The last piece of content- "CITUS: 7 COMMONLY USED ADVANCED SQL TOOLS''. This is from cybertec-postgresql.com, so he identified seven commonly used tools for Postgres and how it works in Citus. The first one he talks about is naming Citus databases, and basically, it's difficult to create a database within Citus. And the takeaway he posts is quote "Just use the Postgres database and you'll be OK". Okay. Two is loading data using COPY and it works just fine to use COPY in Citus. Three, advanced SQL: using ordered sets. The use case for this is if you want to find the median, not necessarily the average or the mean, but you want to find the actual middle value, and for that, you have to order the set of data.
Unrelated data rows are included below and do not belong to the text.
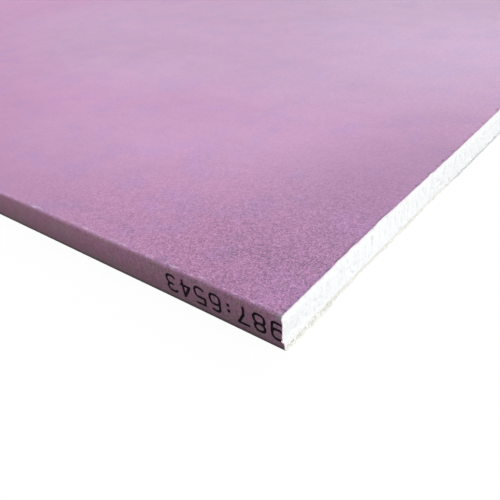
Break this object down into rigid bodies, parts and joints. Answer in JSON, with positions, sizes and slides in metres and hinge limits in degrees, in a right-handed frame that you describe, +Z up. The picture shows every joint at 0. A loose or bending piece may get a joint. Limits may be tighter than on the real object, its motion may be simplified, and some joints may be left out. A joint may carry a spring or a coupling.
{
  "type": "plasterboard sheet",
  "caption": "Flat straight-edged sheet of fire-rated plasterboard: gypsum core in a mauve face liner wrapped round the long edges and a grey-beige back liner, for lining walls and ceilings.",
  "frame": {"origin": "middle of the back face, in the plane that the sheet rests on", "axes": "+X along the length, +Y across the width, +Z up out of the face"},
  "size_m": [2.4, 1.2, 0.0125],
  "materials": {
    "gypsum": "cut set gypsum, chalky matte",
    "mauve_liner": "mauve liner paper, matte with fine fibres",
    "back_liner": "recycled grey-beige liner paper, matte"
  },
  "bodies": {
    "root": {"gypsum_core": "gypsum", "face_paper": "mauve_liner", "back_paper": "back_liner"}
  },
  "joints": []
}
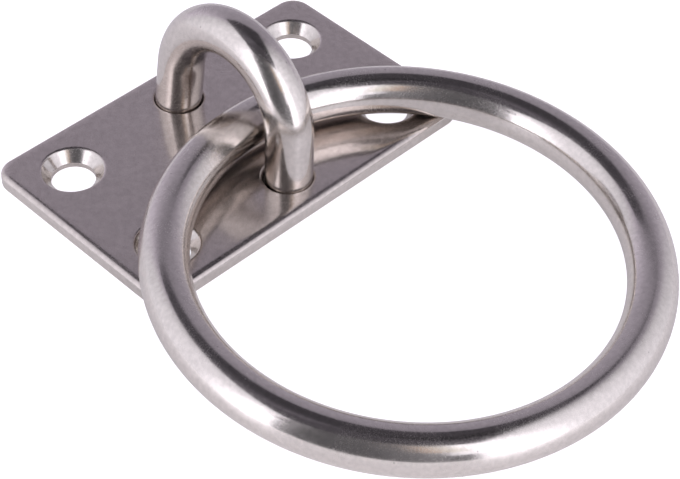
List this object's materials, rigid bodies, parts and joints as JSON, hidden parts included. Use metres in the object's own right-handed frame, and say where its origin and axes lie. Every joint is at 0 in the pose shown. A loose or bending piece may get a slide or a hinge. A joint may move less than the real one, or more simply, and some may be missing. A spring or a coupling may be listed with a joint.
{
  "type": "mooring ring",
  "caption": "Polished steel ring plate: a countersunk rectangular base carries a welded bar staple that holds a free swinging round ring for mooring and tie-down lines.",
  "frame": {"origin": "middle of the base plate's back face, between the staple's legs", "axes": "+Z out of the plate's front face, +Y along the plate's long side, +X across the plate toward the side over which the ring lies at rest"},
  "size_m": [0.105, 0.084, 0.0268],
  "materials": {
    "polished_plate": "mirror polished stainless steel",
    "polished_bar": "mirror polished stainless round bar",
    "weld_metal": "weld metal ground flush"
  },
  "bodies": {
    "plate": {"base_plate": "polished_plate", "staple": "polished_bar", "staple_welds": "weld_metal"},
    "ring": {"ring": "polished_bar"}
  },
  "joints": [
    {"name": "ring_swing", "type": "hinge", "parent": "plate", "child": "ring", "pos_m": [0, -0.0013, 0.00802], "axis": [0, -1, 0], "range_deg": [0, 185.76]}
  ]
}
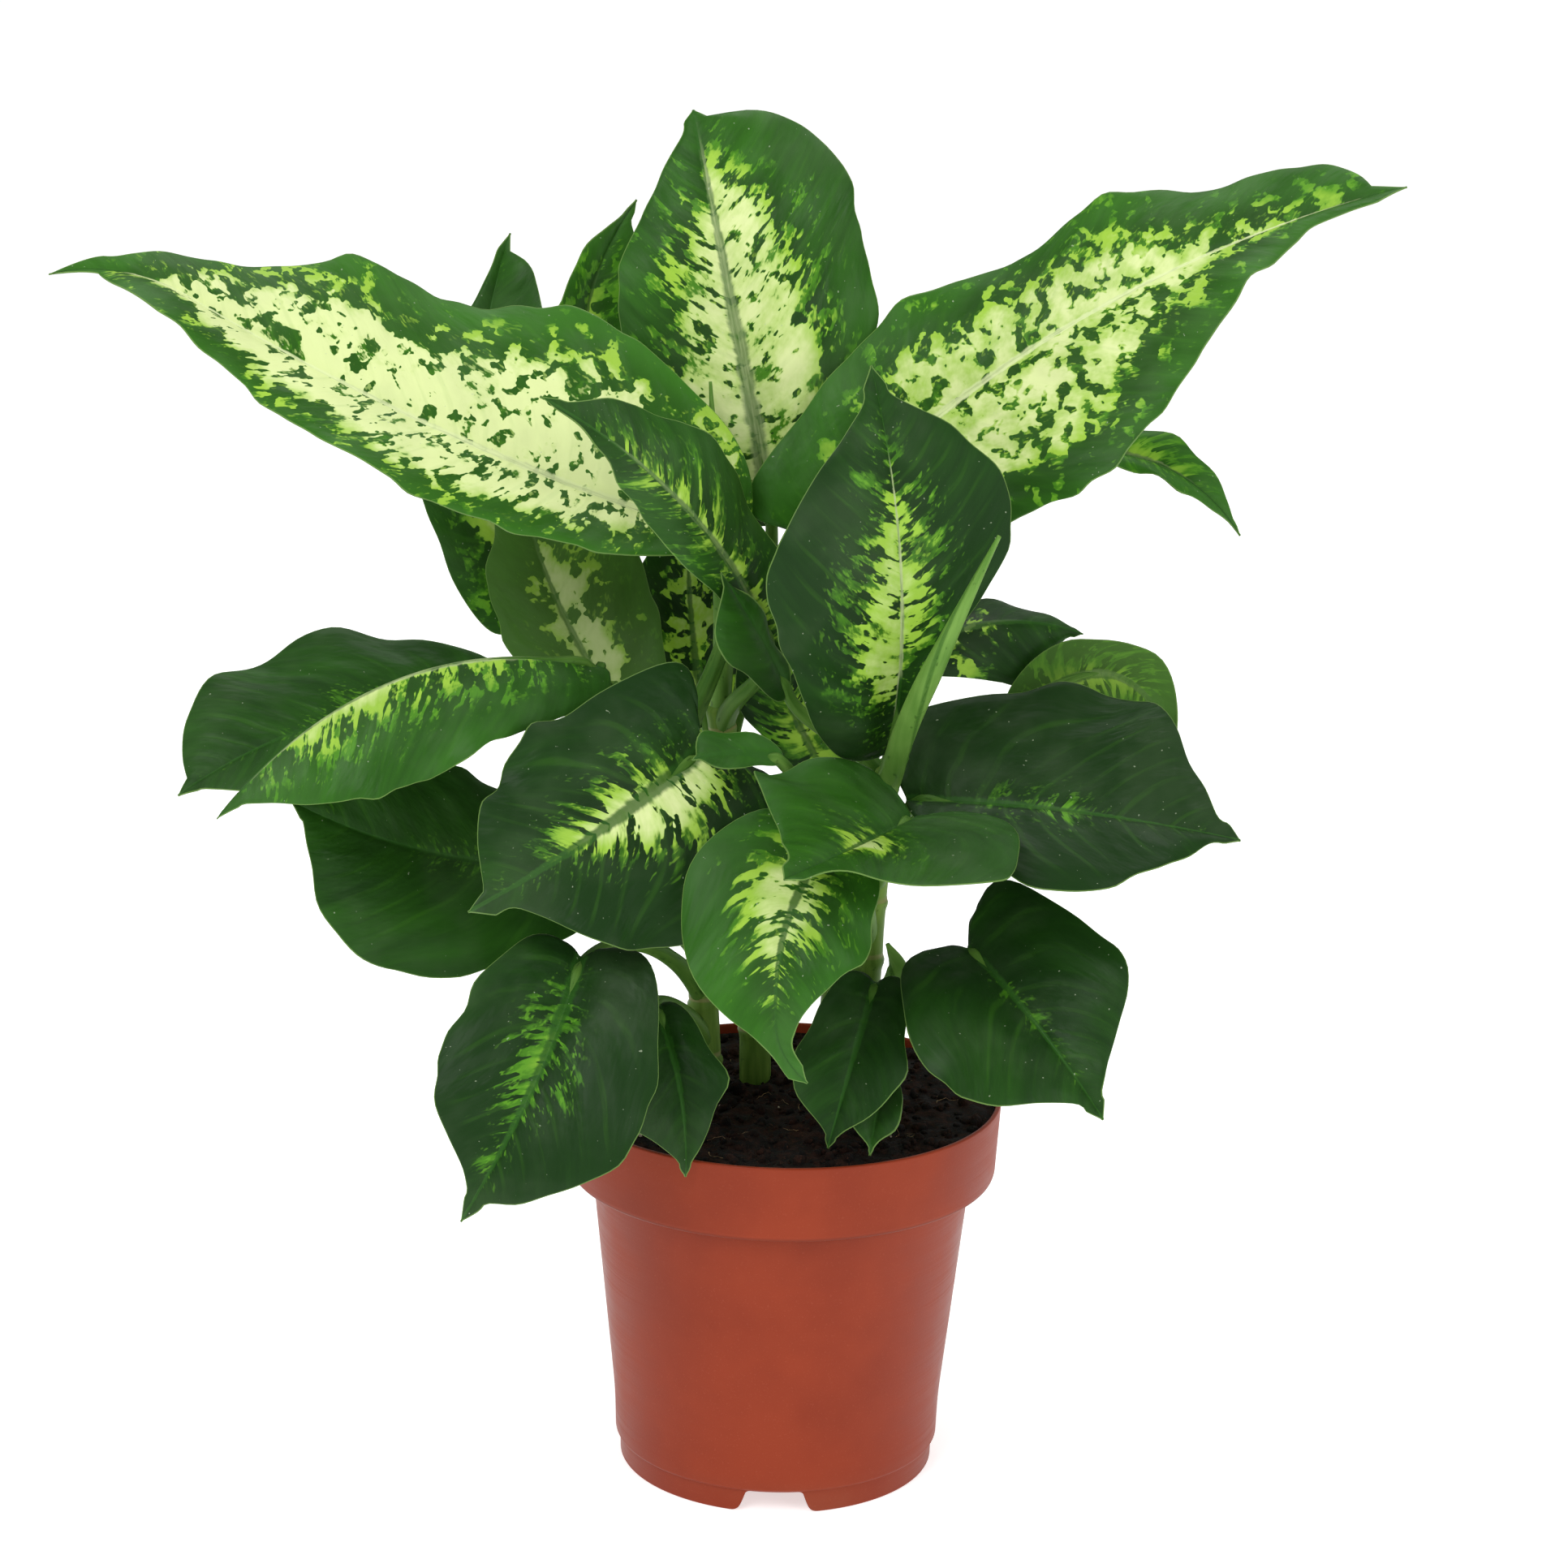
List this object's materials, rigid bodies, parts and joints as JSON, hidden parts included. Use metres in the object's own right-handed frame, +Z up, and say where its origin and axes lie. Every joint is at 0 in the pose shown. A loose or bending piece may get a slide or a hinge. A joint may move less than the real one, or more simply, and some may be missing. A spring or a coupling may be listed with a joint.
{
  "type": "potted foliage plant",
  "caption": "Young variegated houseplant with broad pointed leaves on short canes, standing in a plain round plastic nursery pot of soil.",
  "frame": {"origin": "middle of the whole plant's footprint, on the ground under the pot", "axes": "+Z up, -Y to the front, +X to the right as seen from the front"},
  "size_m": [0.3495, 0.231, 0.3685],
  "materials": {
    "pot": "satin terracotta-coloured plastic",
    "soil": "rough, matt, moist potting soil",
    "cane": "smooth light green stem with a soft gloss",
    "leaf": "dark green leaf with cream and yellow-green markings and a soft gloss",
    "shoot": "smooth light green young growth with a soft gloss"
  },
  "bodies": {
    "root": {"pot": "pot", "soil": "soil", "cane_left": "cane", "cane_centre": "cane", "cane_right": "cane", "cane_back": "cane", "leaf_top_left": "leaf", "leaf_top_centre": "leaf", "leaf_top_right": "leaf", "leaf_front_upright": "leaf", "leaf_back_left": "leaf", "leaf_behind_top": "leaf", "leaf_front_left": "leaf", "leaf_left_underside": "leaf", "leaf_inner": "leaf", "leaf_left_upper": "leaf", "leaf_left_folded": "leaf", "leaf_left_lower": "leaf", "leaf_centre_left": "leaf", "leaf_low_left": "leaf", "leaf_low_left_small": "leaf", "leaf_low_centre": "leaf", "leaf_right_wavy": "leaf", "leaf_right_large": "leaf", "leaf_right_behind": "leaf", "leaf_right_turned": "leaf", "leaf_right_slender": "leaf", "leaf_low_right": "leaf", "leaf_low_front": "leaf", "leaf_low_tip": "leaf", "leaf_small_green": "leaf", "leaf_inner_narrow": "leaf", "leaf_inner_dark": "leaf", "leaf_back_upper_right": "leaf", "leaf_back_upper_left": "leaf", "leaf_back_low_right": "leaf", "leaf_back_low_left": "leaf", "leaf_back_low": "leaf", "spear_right": "shoot", "spear_centre": "shoot", "sprout_upper": "shoot", "sprout_lower": "shoot"}
  },
  "joints": []
}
This does work in Citus. Four are window functions, and he was able to get a window function working in Citus. Five were grouping sets and those really didn't work. He ran into an error, but he was able to accomplish the same thing using UNION ALL. Six is using triggers with Citus, and what he found out is that it's not possible to use triggers on distributed tables. So definitely some things to keep in mind if you're exploring using Citus.